Spider-Man Homecoming Review

There was plenty to like about Captain America: Civil War, but one of the biggest highlights was Tom Holland’s performance as Spider-Man, even though his role was a small one. Loveably dorky and awkward was he, and it made several viewers want to see him in his own movie. And here we have it.

Spider-Man has been battling street-level crime using the suit Tony Stark (Robert Downey Jr)  gave him, but wishes for a greater challenge. That arrives when he comes across a group of bank-robbers using high-tech weapons supplied to them by Adrian Toomes (Michael Keaton). Assisted by his friend Ned (Jacob Batalon), Peter attempts to put an end to Toomes’ operation, even though it might mean Stark losing trust in him.

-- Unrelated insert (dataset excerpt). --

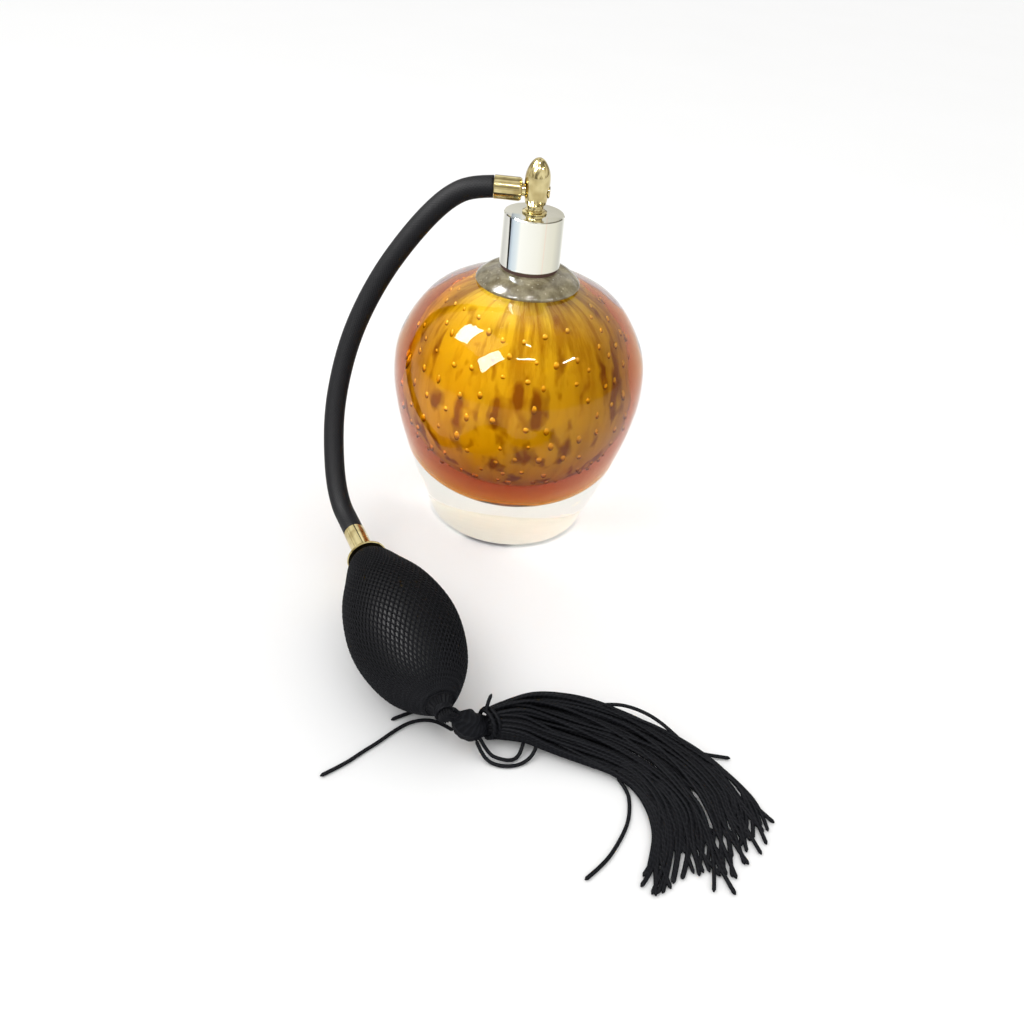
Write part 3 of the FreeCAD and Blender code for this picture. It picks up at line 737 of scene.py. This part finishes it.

The film begins with scenes from Civil War, and Stark does play a significant role. He does not, however, dominate the film, and enough is explained that those who haven’t watched previous MCU movies could follow. It’s certainly refreshing to watch after Amazing Spider-Man 2, which seemed only to exist to set up regular movies. There’s no origin shown this time (though mentioned) but this does have all the elements of a good Spider-man film; not only do we have Peter chasing down villains, we have him dealing with teenage angst.

Tom Holland is once again perfectly cast as Spider-Man, making him likeable, funny and sympathetic; possibly the best on-screen Spider-Man yet. The film’s second most memorable performance comes from Michael Keaton, who may not have been as fun as DeFoe’s Green Goblin but is certainly a threatening villain, made even more so by the human elements of his character. A lot is happening in this movie, yet it never feels overpacked or overlong.

2017 has certainly proved itself to be a good year for superhero flicks. Spider-Man: Homecoming is not as funny as Guardians of the Galaxy Vol. 2 or as engaging as Wonder Woman, but is still a tonne of fun.